Textile preservation
When studying the history of knitting, focus has often been on preserved artifacts kept in museum collections. There has been some great discussions as to which techniques were used to produce the individual artifacts and which relic can be described as the earliest example of knitting. The final product of knitting and knotless netting (i.e. nalbinding) is very similar when preservation over centuries is taken into account, and distinction between the two techniques often requires microscopic examination. Also a word of caution – textiles deteriorate at a scarily fast speed, and textiles more than a couple of centuries old are small wonders just for being preserved.

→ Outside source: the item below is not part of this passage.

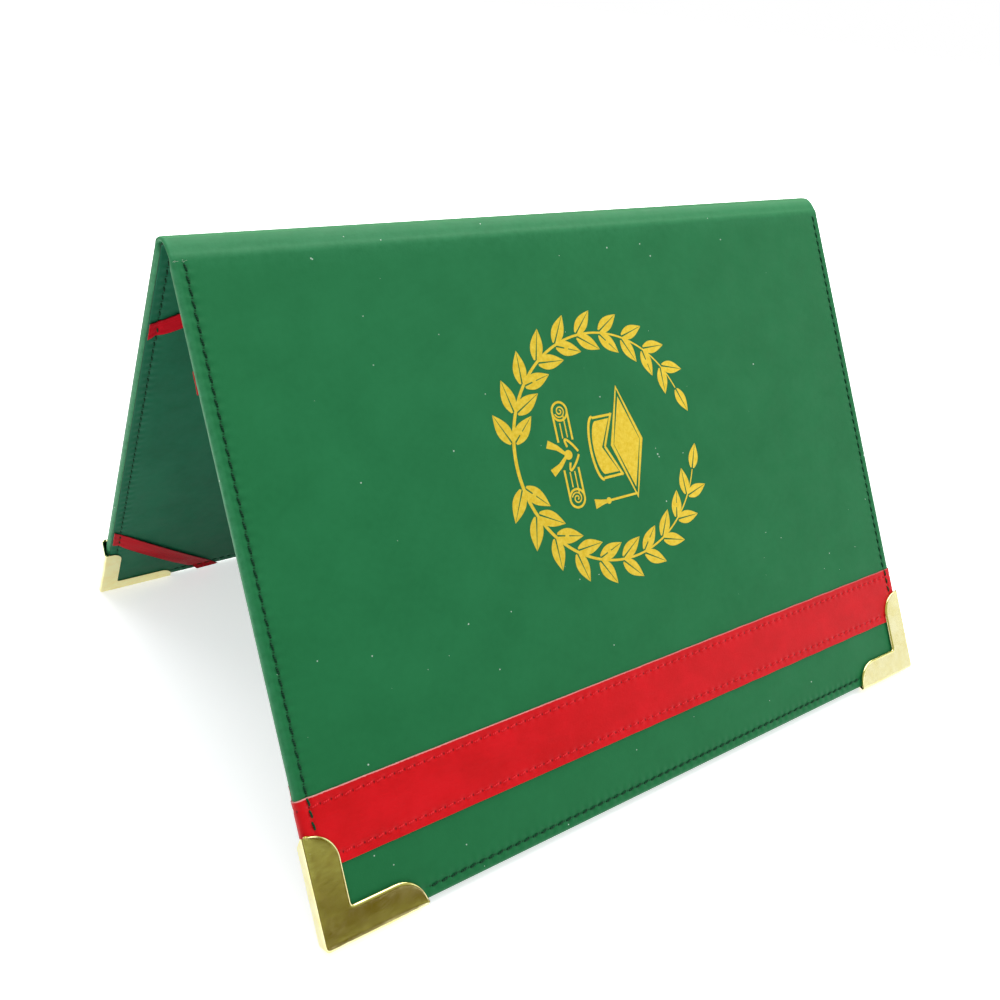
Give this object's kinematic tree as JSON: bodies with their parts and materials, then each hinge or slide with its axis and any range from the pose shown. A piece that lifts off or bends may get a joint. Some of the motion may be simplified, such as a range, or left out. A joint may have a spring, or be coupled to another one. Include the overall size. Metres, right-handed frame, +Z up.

The introduction of knitting
Knitting was possibly performed in the Middle East as early as the first century CE and one theory of the spread to Europe is that the Arabs learned to knit after conquering Egypt. Later they brought it with them when conquering Spain in the 8th century. It wasn’t until the Middle Ages that the technique began to spread and gain popularity in Northern Europe. In France we have a great number of hats that were knitted in the 14th century. It is also from France we have documentation of the earliest establishment of a knitter’s guild in Paris in 1366. The growing popularity and demand for knitted garments occurred in the 14th-15th centuries and numerous guilds were formed in Western and Central Europe. In the Middle Ages a guild was a powerful union of craftsmen of a particular trade, established to improve the quality of the profession. The system had a structured apprentice system and was exclusively male.
Influenced by Spanish trend, knitted stockings became highly fashionable in Northern Europe in the 16th century. The upper parts of society had previously worn stockings made of woven textile but now fashion dictated tight fitting, knitted silk stockings to show of the legs. It was only later the lower parts of society copied the trendy stockings, but in wool.

Monastic knitting
Knitting also became popular in the monastic world and liturgical gloves knitted of wool or silk with gold or silver embroidery are often amoung preserved textiles from the Middle Ages. Nuns from the abundant monasteries across Europe knitted these gloves. Knitting also made an imprint on artists of the time and several paintings from the 14th century depict a knitting Virgin Mary. She is often knitting with several needles and this implies that this technique was quite well known and understood by both artists and patrons.
Much later in history knitting became industrialised, but that is another story.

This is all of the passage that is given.